Unlike the bridge, which merely allows access to the internetwork (forward-if-not-local logic), the router specifically addresses the data packet to a distant router. Before a router actually releases a data packet onto the internetwork, however, it confirms the existence of the destination address to which this data packet is bound. Only once the router is satisfied with both the viability of the destination address, as well as with the quality of the intended path, will it release the carefully packaged data packet. This meticulous processing activity on the part of the router is known as forward-if-proven-remote logic.
Determination of Best Path
The best path can take into account variables such as
1. Number of intermediate hops. That is, how many other routers will the packet have to be processed by before it reaches its final destination? Every router takes time to process the data packet. Therefore, the fewer the routers, the faster the overall delivery.
2. The speed or condition of the communications circuits. Routers can dynamically maintain their routing tables keeping up to the minute information on network traffic conditions.
3. The protocol of the network operating system, for instance, remembering that multiple protocols can be sealed within ethernet envelopes. We may ask the router to open the ethernet envelopes and forward all NetWare (IPX) traffic to one network and all TCP/IP (IP) to another. In some cases, a certain protocol may require priority handling.
Multiprotocol Routers
Routers are made to read specific network layer protocols in order to maximize filtering and forwarding rates. If a router only has to route one type of network protocol, then it knows exactly where to look for destination addresses every time and can process packets much faster.
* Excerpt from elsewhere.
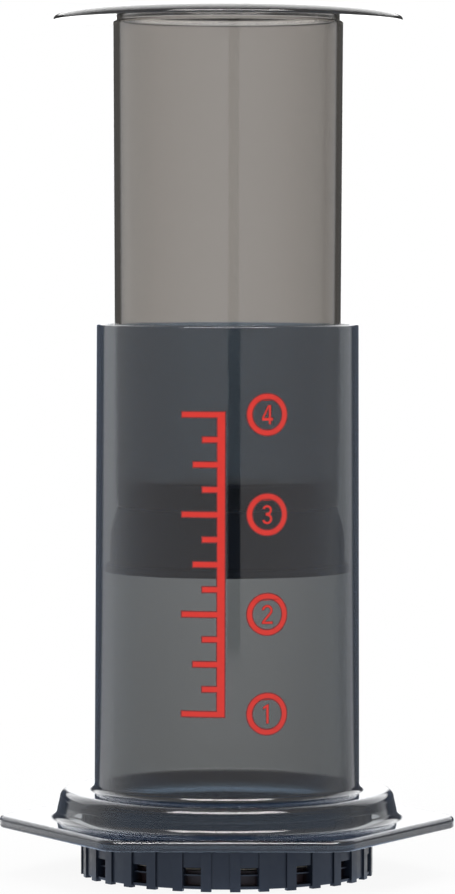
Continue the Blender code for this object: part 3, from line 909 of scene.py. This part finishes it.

However, realizing that different network layer protocols will have different packet structures with the destination addresses of various lengths and positions, some more sophisticated routers known as multiprotocol routers have the capability to interpret, process, and forward data packets of multiple protocols.
Some common network layer protocols and their associated network operating systems or upper layer protocols as well as other protocols which are actually data-link control protocols processed by some routers are listed in Table 19.6. Remembering that bridges are used to process data-link layer protocols, those routers that can also perform the functionality of a bridge are called bridging routers or brouters.
Like bridges, routers generally take one of the two physical forms: (1) stand-alone variety, self-contained; and (2) modularized for installation in a slotted chassis. Routers may be installed to link LAN segments either locally or remotely. Boundary routing recognizes the need for simple, affordable wide area network devices at remote offices while providing full routing capabilities throughout the wide area network. Bound- ary routing’s physical topology is sometimes referred to as a hub and spoke topology due to the fact that each remote branch is connected to a hub office via a single WAN link. If redundant links are a business requirement of a particular node, then it must be a full-function router and not a boundary router in this topology. Full-function routers are placed at each hub or central node, while less sophisticated boundary routers, or branch-office routers, are placed at each remote or spoke node. Since there are only connected to a single WAN link, these boundary routers make only one decision when examining each piece of data, “If these data are not addressed to a local destination, then it should be forwarded.” This forward-if-not-local logic should suggest that, in fact, these boundary routers are acting as bridges.
Gateways
Recalling that in terms of the OSI model, repeaters are considered a physical layer (layer 1) device, bridges are considered a data-link layer (layer 2) device, and routers are considered a network layer (layer 3) device, it could be said that gateways provide for interoperability on the session, presentation, and application layers (layers 5–7). Whereas repeaters, bridges and routers provide increasingly more sophisticated connection between two LANs, gateways provide transparent connection between two totally different computing environments. Specialized gateways also translate between different database management systems and are called database gateways, or between different e-mail systems and are called e-mail gateways.
The gateway is usually a computer with physical connections to both computing environments to be linked. In addition, the gateway also executes specially written software, which can translate messages between the two computing environments. Unlike other internetworking devices described, gateways are more concerned with translation than with processing destination addresses and delivering messages as efficiently as possible.